Ma, come spesso accade, è una vicenda che rischiava di essere dimenticata, venendo a mancare i protagonisti che l’hanno vissuta nei decenni passati. Bene ha fatto, quindi, Luciano Bissoli, giornalista di lungo corso e appassionato cultore di storia locale, a raccogliere testimonianze, immagini e documenti di questa intensa avventura educativa, oggi pubblicati nel ricco volume: Storia di una promozione umana, che verrà presentato in un incontro pubblico venerdì prossimo, 16 settembre, alle ore 21, presso la Biblioteca Tilane a Paderno Dugnano.
Scorrendo le pagine di questa ricerca affiorano i volti attenti e sorridenti di tanti ragazzi che hanno frequentato la Scuola di Palazzolo, ma anche quelli dei loro insegnanti, giovani e meno giovani, severi o scanzonati. Insieme a una mole impressionante di disegni, modelli, progetti, bozzetti: quanto veniva ideato e creato dagli allievi sotto la guida dei docenti, uomini e donne, che in molti casi erano veri pedagoghi, noti per la loro passione educativa; quando non affermati artisti, che sapevano condividere idee ed esperienze, crescendo le nuove generazioni di creativi.
I più dotati fra gli studenti di questa scuola, del resto, erano incoraggiati a continuare la loro formazione in quell’istituto che nel secolo scorso era particolarmente rinomato, la Scuola superiore d’arte applicata all’industria, che aveva sede a Milano, presso un’ala del Castello Sforzesco, e dalla quale uscirono alcuni dei più celebri designer italiani del Novecento.
Nata in ambito parrocchiale, la scuola di Palazzolo non trascurò la sua ispirazione cristiana: nella formazione, ma anche nella scelta dei temi e dei soggetti di studio. Motivo per cui diverse chiese del territorio, ma in realtà dell’intera diocesi ambrosiana, conservano ancor oggi opere «nate» in quel contesto: Vie Crucis, Crocifissi, statue di santi, pale d’altare, tabernacoli, ma anche mobili per le sacrestie.
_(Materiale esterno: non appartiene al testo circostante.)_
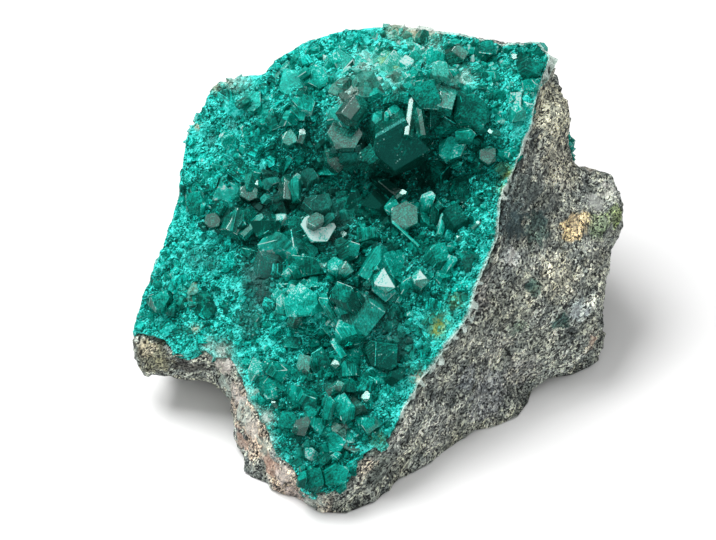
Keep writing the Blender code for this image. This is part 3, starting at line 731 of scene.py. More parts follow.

Lavori con aspetti stilistici caratteristici e ben identificabili, al punto che si può parlare di una vera «corrente palazzolese».
Tra le molte iniziative della scuola, particolare risalto ebbe la creazione del «Presepe ambrosiano» del Natale 1946, allestito all’Arengario di Piazza Duomo a Milano: un insieme di mille pezzi, fra statuine (scolpite e vestite) ed elementi scenografici, che destò grande interesse per l’originalità e la vastità della composizione e che fu ammirato e benedetto dallo stesso cardinal Schuster.
Certo, quella della Scuola di disegno di Palazzolo Milanese non è una vicenda «eccezionale», ma solo perché, per fortuna, in molte altre comunità della diocesi di Milano tra Otto e Novecento sono fiorite iniziative simili, nei diversi ambiti educativi e professionali. Ma è davvero una storia singolare e significativa, che merita di essere conosciuta anche al di là dei «confini» locali. E che, infatti, ha dato frutto anche molto lontano: a Capo Verde, ad esempio, dove i missionari cappuccini hanno creato una scuola professionale, ispirandosi proprio al modello palazzolese.